In modern society, we are always listening to some sort of noise. Listening to music, the news, Netflix, friends, or a crazy boss. We don’t spend a lot of time just listening to the quiet.
This lack of noise made today different. I started to listen to the sound of my feet crunching on the dirt and the way my breath went in and out. It was more like pathetic panting but still, I found something poetic about it.
I took a break and sat on a mossy patch, which felt like earth’s carpet, and I stared at a stream. I could hear the fidgeting of leaves and found a teacup sized chipmunk. He scurried across an old, fallen branch using it as a bridge to cross the water.
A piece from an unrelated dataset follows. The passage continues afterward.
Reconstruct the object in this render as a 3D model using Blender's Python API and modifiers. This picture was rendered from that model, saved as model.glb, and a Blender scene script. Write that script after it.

I had the simplest epiphany. I would have never seen the chipmunk if I had my headphones on. It was so obvious that it almost didn’t matter, except that it mattered a whole lot. I would have been loving my music, but I would have missed the sound of leaves which was the reason why I thought to look and see what was making that noise. It made me really weirdly happy to see the little woodland creature. A chipmunk just makes me happy.
Sometimes, the world knows just what will make you happy, but we often forget to be willing to listen to whatever that could be.
I would have never had this existential moment looking at a cuter version of a squirrel if I had never started listening to the quiet.
And in the quiet, I found a lot more.
I was surprised at how fun it was to jog without headphones. To do something without never-ending goals to achieve. I felt like I had to run on harder ground to prove something, but found that softer ground, like a softer heart, had a lot to offer.
We really don’t need to prove to anyone that we can run on harder ground, or live life with a harder heart.
The real brave thing is to be soft. To let yourself be affected by the the small things often under appreciated or never looked for at all.
I always thought I needed music because I needed to go as fast as possible. I always thought that I shouldn’t take breaks, but my knees forced me to now. I ran out of options to do what I used to do, but I was kind of happy that I did. I was good at focusing on being fast, keeping my pace, zoning out the world, and not taking breaks. But then I realized that while I focused on all those big things like being fast, being good at sports, and being good at life, I can forget about the small things. I forgot to listen for a chipmunk. I forgot to stop and lay on earth’s carpet. I forgot to stare at the trees above and notice the fifty shades of green that they offered.
What I really forgot to do was to listen to what the world could tell me—and once I started to listen, it started to tell me a lot. Blink 182 sings about the ‘small things,’ and it turns out that the small things can actually make you really freaking happy. So, please listen to what that rock band says.
But, please try and listen to the quiet, too.